--- WRITTEN INSTRUCTION ---
Reproduce each line of the listing exactly.

============

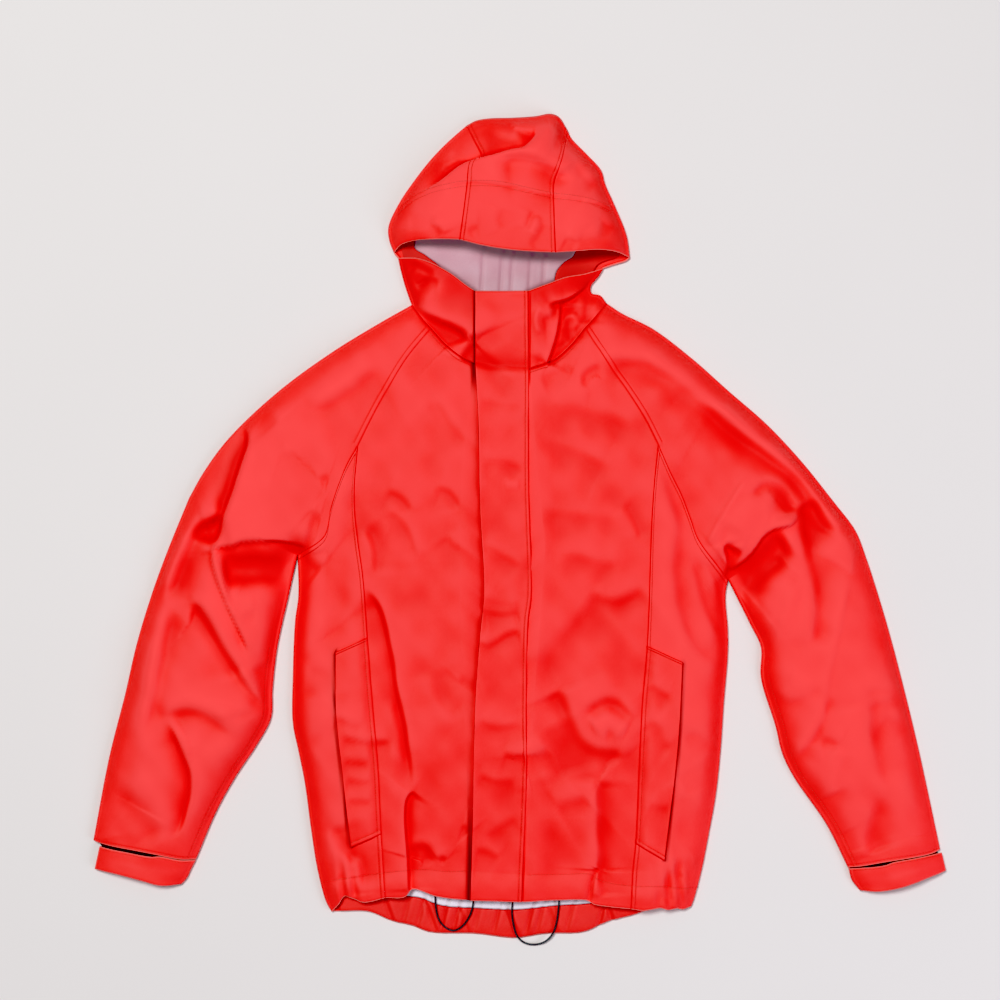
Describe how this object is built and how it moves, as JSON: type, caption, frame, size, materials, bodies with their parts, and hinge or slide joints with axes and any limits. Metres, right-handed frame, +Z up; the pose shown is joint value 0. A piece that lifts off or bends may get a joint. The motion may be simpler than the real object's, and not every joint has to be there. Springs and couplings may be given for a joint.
{
  "type": "raincoat",
  "caption": "Hooded raincoat laid flat on its back, with raglan sleeves, a storm flap over the front zip, two welt pockets, cuff straps and hem drawcords.",
  "frame": {"origin": "centre of the coat's footprint, on the surface that it lies on", "axes": "+X towards the wearer's left sleeve, +Y towards the hood, +Z up from the surface"},
  "size_m": [1.069, 1.0437, 0.0426],
  "materials": {
    "coral_cloth": "matt coated woven cloth",
    "inner_facing": "matt coated woven cloth, inner side",
    "zip_tape": "matt woven tape",
    "lining": "smooth taffeta",
    "cord": "braided, matt"
  },
  "bodies": {
    "root": {"back_panel": "coral_cloth", "centre_front_left": "coral_cloth", "centre_front_right": "coral_cloth", "side_front_left": "coral_cloth", "side_front_right": "coral_cloth", "sleeve_left": "coral_cloth", "sleeve_right": "coral_cloth", "cuff_strap_left": "coral_cloth", "cuff_strap_right": "coral_cloth", "pocket_welt_left": "coral_cloth", "pocket_welt_right": "coral_cloth", "storm_flap": "coral_cloth", "hood_centre": "coral_cloth", "hood_side_left": "coral_cloth", "hood_side_right": "coral_cloth", "hood_facing_left": "inner_facing", "hood_facing_right": "inner_facing", "back_hem_casing": "inner_facing", "front_zip": "zip_tape", "hood_lining": "lining", "back_lining": "lining", "hem_cord_left": "cord", "hem_cord_right": "cord"}
  },
  "joints": []
}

============

--- OUTPUT OF THE TASK ---
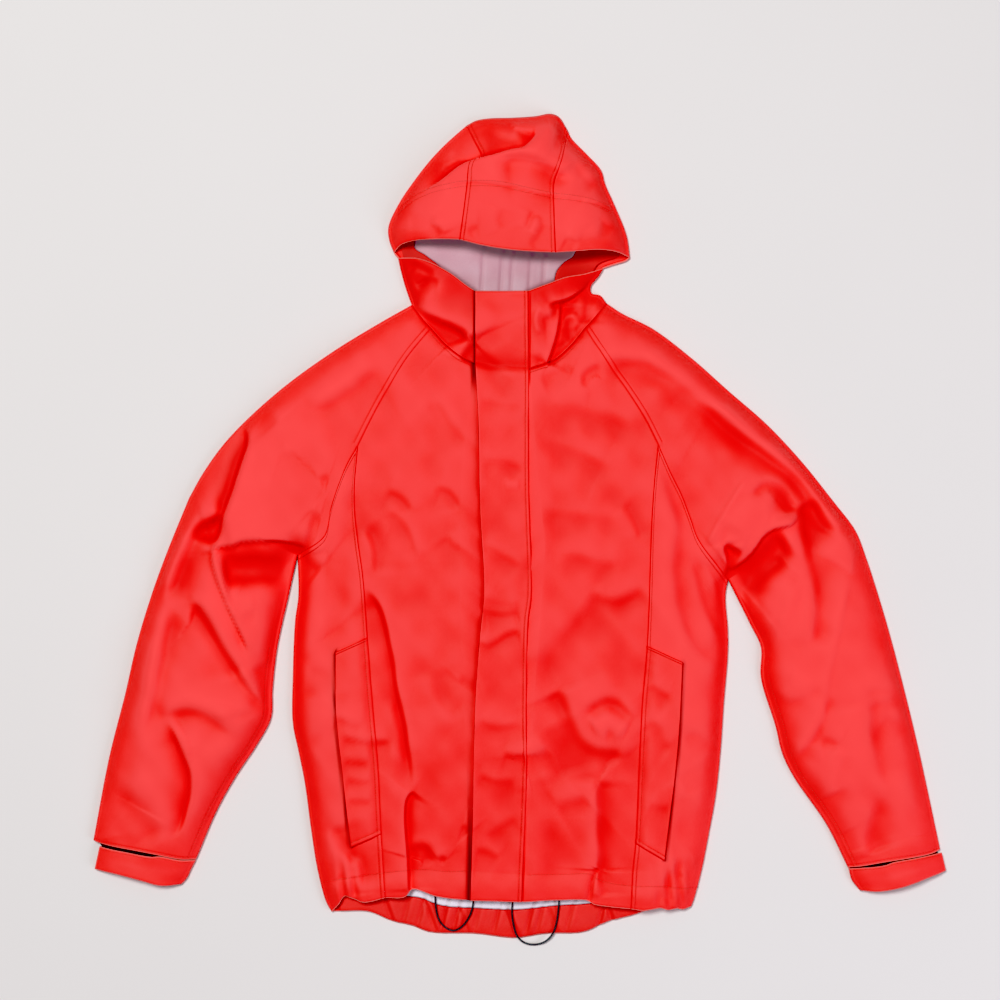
Describe how this object is built and how it moves, as JSON: type, caption, frame, size, materials, bodies with their parts, and hinge or slide joints with axes and any limits. Metres, right-handed frame, +Z up; the pose shown is joint value 0. A piece that lifts off or bends may get a joint. The motion may be simpler than the real object's, and not every joint has to be there. Springs and couplings may be given for a joint.
{
  "type": "raincoat",
  "caption": "Hooded raincoat laid flat on its back, with raglan sleeves, a storm flap over the front zip, two welt pockets, cuff straps and hem drawcords.",
  "frame": {"origin": "centre of the coat's footprint, on the surface that it lies on", "axes": "+X towards the wearer's left sleeve, +Y towards the hood, +Z up from the surface"},
  "size_m": [1.069, 1.0437, 0.0426],
  "materials": {
    "coral_cloth": "matt coated woven cloth",
    "inner_facing": "matt coated woven cloth, inner side",
    "zip_tape": "matt woven tape",
    "lining": "smooth taffeta",
    "cord": "braided, matt"
  },
  "bodies": {
    "root": {"back_panel": "coral_cloth", "centre_front_left": "coral_cloth", "centre_front_right": "coral_cloth", "side_front_left": "coral_cloth", "side_front_right": "coral_cloth", "sleeve_left": "coral_cloth", "sleeve_right": "coral_cloth", "cuff_strap_left": "coral_cloth", "cuff_strap_right": "coral_cloth", "pocket_welt_left": "coral_cloth", "pocket_welt_right": "coral_cloth", "storm_flap": "coral_cloth", "hood_centre": "coral_cloth", "hood_side_left": "coral_cloth", "hood_side_right": "coral_cloth", "hood_facing_left": "inner_facing", "hood_facing_right": "inner_facing", "back_hem_casing": "inner_facing", "front_zip": "zip_tape", "hood_lining": "lining", "back_lining": "lining", "hem_cord_left": "cord", "hem_cord_right": "cord"}
  },
  "joints": []
}